Sunday, when its full face shone down from perigee, the heavenly body at once excited and scared my little guy. He seemed to think it was coming for us — it appeared much larger than normal — and that was a thought he couldn’t bear. Later, he half-woke in a blind terror, thrashing around and screaming that the moon was coming.
The moon isn’t coming for us. It actually drifts about four centimeters farther from Earth each year. One day the moon’s orbit will decay to the point where it leaves our tides locked.
I know I’ve taken it for granted, but Max has helped me see the moon with new eyes. It was formed 4.6 billion years ago. Since then, the moon has become tidally locked, meaning it rotates at the same rate it takes to circle the Earth, so we always see its same face. The moon’s visible surface is marked by some 300,000 craters more than a kilometer wide. The full satellite is about a quarter the size of Earth. At roughly 239,000 miles away, it took the Apollo 11 crew three days to reach the dusty surface of our nearest neighbor.

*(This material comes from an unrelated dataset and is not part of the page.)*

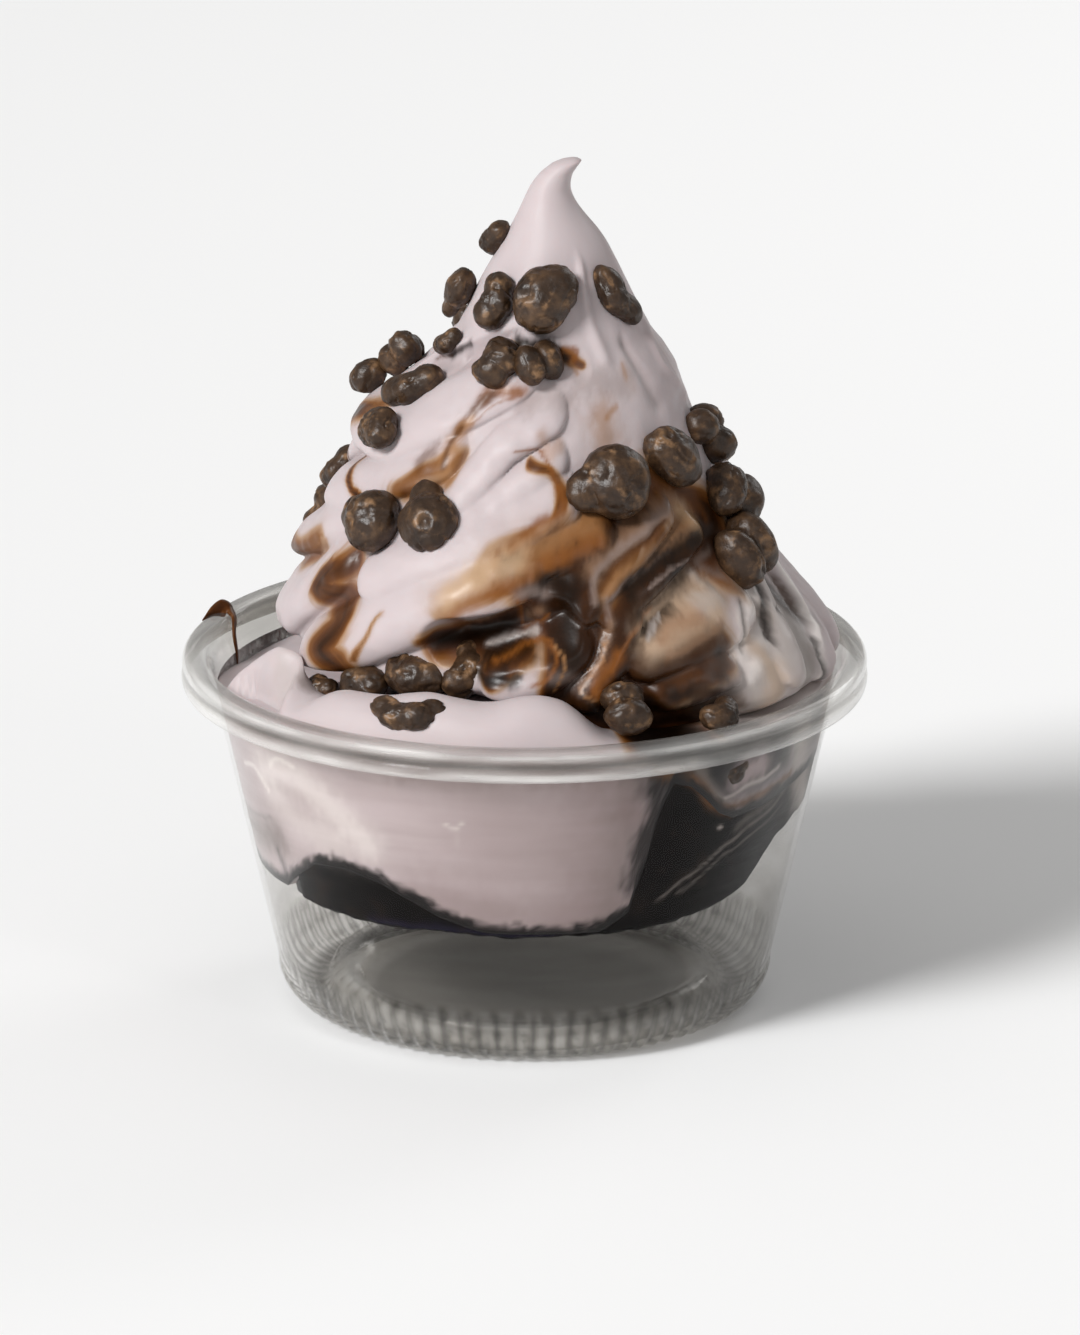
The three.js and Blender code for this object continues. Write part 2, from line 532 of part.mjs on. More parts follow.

And the moon’s pull on the ocean waves has shaped humankind’s entire history.
It is a fascinating partner, and it’s easy to see whey so many amateur astronomers were out Sunday to see the so-called “supermoon.” I took my six-year-old daughter, Rylin, out to photograph the sky and we passed couples out walking and gawking at the majesty above.
If you missed it, don’t worry. Two more supermoon viewings are on their way. On Jan. 1 and 31, weather permitting, NASA says the full moon will happen very close to its arrival at perigee.
As the second full moon of the month, the Jan. 31 event will also be a “blue moon,” as in “once in a blue moon” because it only happens every two-and-a-half years or so. The same night will also be a partial lunar eclipse lasting nearly hours, 5:51-7:41 a.m., in Lorain County — it will be a visible as a full lunar eclipse in much of North America, and if you want to see it in totality, drive toward Chicago.
In the meantime, you can always check out the view of the winter sky from the observatory atop Peters Hall at Oberlin College. The next public viewing time will be from 7-9 p.m. on Friday, Dec. 15.